→ WHAT IS ASKED
Below are some records. Reproduce them exactly from their first line through the line with "stand = chance.normal(0, 0.00016, count)", inclusive.

Entries with model source code:
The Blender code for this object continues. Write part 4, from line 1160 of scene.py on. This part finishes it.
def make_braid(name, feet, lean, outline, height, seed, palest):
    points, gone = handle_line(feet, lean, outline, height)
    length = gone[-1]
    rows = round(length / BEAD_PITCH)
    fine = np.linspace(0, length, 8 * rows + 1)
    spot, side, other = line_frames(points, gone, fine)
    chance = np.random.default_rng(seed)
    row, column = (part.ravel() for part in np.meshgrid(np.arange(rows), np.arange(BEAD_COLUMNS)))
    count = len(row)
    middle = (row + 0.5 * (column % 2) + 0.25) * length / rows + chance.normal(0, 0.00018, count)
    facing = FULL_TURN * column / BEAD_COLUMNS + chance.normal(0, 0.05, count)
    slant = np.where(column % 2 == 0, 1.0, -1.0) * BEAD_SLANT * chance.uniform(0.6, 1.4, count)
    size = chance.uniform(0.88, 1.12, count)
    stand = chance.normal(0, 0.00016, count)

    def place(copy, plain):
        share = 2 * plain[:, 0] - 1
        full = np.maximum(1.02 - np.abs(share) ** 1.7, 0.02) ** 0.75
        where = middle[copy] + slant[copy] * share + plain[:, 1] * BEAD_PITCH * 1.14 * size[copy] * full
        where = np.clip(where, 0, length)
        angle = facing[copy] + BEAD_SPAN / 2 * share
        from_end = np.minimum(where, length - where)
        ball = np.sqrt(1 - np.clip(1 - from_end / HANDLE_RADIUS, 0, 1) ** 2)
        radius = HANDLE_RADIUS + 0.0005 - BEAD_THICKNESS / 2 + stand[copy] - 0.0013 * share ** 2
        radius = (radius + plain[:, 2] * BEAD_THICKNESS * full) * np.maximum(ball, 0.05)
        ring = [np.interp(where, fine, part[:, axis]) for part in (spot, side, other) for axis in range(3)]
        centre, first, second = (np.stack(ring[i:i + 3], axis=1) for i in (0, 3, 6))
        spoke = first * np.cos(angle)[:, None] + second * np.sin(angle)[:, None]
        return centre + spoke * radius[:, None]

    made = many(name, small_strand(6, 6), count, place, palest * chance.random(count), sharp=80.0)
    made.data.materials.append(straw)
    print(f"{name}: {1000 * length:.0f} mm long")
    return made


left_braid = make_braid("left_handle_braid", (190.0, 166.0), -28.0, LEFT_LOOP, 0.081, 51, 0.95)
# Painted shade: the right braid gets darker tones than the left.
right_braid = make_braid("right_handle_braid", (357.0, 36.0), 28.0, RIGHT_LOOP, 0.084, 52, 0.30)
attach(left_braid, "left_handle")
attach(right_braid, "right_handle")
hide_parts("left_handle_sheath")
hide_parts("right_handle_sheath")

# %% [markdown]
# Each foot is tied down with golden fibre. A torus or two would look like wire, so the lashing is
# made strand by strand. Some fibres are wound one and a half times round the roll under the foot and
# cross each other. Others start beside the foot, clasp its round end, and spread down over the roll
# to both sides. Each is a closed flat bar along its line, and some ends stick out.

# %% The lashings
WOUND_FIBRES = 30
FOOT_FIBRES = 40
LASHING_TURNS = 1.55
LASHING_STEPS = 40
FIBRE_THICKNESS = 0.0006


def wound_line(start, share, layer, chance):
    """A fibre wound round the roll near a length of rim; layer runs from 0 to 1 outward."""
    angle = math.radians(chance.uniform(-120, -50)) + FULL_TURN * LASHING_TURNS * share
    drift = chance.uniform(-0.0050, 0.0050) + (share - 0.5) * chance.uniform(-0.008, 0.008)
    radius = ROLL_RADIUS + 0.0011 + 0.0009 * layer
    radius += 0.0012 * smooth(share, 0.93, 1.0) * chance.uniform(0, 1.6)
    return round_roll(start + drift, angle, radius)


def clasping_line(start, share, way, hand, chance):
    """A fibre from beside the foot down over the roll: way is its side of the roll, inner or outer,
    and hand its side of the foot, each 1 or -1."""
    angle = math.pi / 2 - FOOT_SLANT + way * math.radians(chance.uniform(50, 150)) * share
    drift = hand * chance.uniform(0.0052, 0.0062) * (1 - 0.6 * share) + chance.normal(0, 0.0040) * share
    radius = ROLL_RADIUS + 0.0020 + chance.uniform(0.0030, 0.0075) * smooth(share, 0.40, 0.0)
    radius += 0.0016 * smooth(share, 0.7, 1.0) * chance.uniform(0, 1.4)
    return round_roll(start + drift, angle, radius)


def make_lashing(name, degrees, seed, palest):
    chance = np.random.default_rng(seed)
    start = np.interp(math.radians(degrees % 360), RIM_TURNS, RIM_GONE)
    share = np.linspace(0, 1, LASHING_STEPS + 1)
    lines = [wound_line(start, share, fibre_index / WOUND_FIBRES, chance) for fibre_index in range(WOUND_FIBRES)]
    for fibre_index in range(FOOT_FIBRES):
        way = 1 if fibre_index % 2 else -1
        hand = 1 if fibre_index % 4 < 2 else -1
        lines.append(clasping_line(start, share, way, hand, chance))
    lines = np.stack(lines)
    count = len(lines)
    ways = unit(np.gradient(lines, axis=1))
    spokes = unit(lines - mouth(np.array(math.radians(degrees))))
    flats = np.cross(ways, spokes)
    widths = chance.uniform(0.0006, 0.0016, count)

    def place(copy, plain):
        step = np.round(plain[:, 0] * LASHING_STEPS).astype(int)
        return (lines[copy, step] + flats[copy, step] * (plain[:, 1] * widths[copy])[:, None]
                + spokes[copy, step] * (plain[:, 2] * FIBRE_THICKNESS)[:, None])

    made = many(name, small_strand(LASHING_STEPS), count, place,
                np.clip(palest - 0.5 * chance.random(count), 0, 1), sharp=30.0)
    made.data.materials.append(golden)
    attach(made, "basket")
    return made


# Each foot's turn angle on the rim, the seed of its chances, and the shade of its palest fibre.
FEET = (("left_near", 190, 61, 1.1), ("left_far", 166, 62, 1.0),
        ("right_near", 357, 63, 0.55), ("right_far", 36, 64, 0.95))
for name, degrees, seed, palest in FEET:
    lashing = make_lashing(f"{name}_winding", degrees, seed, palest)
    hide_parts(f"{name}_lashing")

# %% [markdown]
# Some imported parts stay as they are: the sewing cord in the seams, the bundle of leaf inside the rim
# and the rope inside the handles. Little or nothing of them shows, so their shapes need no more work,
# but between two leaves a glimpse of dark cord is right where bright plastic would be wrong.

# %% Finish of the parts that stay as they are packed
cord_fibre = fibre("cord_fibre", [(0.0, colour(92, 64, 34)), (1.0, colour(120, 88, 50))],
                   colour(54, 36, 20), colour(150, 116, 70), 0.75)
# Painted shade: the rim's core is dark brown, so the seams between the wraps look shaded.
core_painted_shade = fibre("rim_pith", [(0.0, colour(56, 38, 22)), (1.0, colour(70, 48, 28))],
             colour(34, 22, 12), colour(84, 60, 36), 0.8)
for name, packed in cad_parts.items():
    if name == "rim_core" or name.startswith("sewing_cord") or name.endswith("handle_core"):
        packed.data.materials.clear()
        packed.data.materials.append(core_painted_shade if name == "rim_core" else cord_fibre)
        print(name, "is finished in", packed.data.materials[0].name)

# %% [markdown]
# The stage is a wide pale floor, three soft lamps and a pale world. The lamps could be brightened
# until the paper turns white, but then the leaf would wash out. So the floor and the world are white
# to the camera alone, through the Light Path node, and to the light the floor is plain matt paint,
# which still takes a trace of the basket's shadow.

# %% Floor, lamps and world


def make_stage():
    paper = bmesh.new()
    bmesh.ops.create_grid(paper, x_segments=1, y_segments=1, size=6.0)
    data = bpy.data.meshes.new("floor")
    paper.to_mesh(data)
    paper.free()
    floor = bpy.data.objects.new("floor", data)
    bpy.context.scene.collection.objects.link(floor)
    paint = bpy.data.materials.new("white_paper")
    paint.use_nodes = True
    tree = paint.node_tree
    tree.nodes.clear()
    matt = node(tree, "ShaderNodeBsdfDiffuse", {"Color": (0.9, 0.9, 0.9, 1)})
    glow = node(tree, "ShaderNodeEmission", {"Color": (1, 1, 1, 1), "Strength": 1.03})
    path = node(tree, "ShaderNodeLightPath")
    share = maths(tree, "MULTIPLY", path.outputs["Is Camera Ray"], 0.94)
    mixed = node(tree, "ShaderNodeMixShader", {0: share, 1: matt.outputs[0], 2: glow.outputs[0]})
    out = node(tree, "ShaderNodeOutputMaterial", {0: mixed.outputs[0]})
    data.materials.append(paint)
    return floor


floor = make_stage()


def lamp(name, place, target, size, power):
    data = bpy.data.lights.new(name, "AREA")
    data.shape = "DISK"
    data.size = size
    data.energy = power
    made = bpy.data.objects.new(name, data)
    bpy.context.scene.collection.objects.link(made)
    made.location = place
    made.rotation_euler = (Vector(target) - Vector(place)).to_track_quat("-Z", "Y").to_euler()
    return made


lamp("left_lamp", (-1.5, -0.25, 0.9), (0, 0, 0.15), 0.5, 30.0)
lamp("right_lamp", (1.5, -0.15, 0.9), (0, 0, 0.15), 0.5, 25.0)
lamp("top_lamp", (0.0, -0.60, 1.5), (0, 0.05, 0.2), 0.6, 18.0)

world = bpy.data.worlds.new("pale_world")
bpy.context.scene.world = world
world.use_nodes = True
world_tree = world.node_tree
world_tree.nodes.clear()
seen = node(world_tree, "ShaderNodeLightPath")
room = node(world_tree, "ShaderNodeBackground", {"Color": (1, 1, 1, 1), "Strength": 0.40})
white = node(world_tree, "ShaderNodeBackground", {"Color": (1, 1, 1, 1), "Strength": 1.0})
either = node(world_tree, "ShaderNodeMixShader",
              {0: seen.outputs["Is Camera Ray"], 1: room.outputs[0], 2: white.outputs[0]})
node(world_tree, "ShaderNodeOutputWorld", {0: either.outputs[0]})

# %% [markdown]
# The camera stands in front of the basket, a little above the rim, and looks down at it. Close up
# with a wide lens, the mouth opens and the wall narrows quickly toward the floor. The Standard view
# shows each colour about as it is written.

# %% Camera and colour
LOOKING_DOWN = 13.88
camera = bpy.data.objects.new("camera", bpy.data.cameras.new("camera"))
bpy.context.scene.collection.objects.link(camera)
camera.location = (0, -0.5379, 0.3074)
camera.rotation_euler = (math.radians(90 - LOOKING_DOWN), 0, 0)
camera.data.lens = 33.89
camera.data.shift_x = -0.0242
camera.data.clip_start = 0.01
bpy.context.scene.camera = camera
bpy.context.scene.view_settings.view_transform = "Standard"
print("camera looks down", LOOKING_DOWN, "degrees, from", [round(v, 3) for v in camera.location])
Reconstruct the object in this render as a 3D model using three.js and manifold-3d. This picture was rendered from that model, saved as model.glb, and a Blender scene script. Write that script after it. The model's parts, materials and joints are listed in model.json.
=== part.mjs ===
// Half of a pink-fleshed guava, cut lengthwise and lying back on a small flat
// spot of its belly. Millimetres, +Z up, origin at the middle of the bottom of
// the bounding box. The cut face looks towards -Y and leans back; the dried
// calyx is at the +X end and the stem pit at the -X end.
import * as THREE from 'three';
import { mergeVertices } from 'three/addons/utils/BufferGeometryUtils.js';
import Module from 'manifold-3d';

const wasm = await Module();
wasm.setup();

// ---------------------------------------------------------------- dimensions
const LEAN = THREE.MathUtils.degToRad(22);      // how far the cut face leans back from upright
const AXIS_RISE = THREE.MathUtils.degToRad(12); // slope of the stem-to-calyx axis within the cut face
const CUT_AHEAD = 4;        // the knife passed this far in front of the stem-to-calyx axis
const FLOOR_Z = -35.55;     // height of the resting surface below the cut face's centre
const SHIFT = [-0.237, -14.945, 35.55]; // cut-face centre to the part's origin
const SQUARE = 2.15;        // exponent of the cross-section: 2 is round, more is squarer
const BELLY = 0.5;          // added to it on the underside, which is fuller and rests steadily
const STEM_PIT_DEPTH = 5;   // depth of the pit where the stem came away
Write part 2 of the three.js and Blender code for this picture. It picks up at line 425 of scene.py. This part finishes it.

→ FULL RESPONSE
The Blender code for this object continues. Write part 4, from line 1160 of scene.py on. This part finishes it.
def make_braid(name, feet, lean, outline, height, seed, palest):
    points, gone = handle_line(feet, lean, outline, height)
    length = gone[-1]
    rows = round(length / BEAD_PITCH)
    fine = np.linspace(0, length, 8 * rows + 1)
    spot, side, other = line_frames(points, gone, fine)
    chance = np.random.default_rng(seed)
    row, column = (part.ravel() for part in np.meshgrid(np.arange(rows), np.arange(BEAD_COLUMNS)))
    count = len(row)
    middle = (row + 0.5 * (column % 2) + 0.25) * length / rows + chance.normal(0, 0.00018, count)
    facing = FULL_TURN * column / BEAD_COLUMNS + chance.normal(0, 0.05, count)
    slant = np.where(column % 2 == 0, 1.0, -1.0) * BEAD_SLANT * chance.uniform(0.6, 1.4, count)
    size = chance.uniform(0.88, 1.12, count)
    stand = chance.normal(0, 0.00016, count)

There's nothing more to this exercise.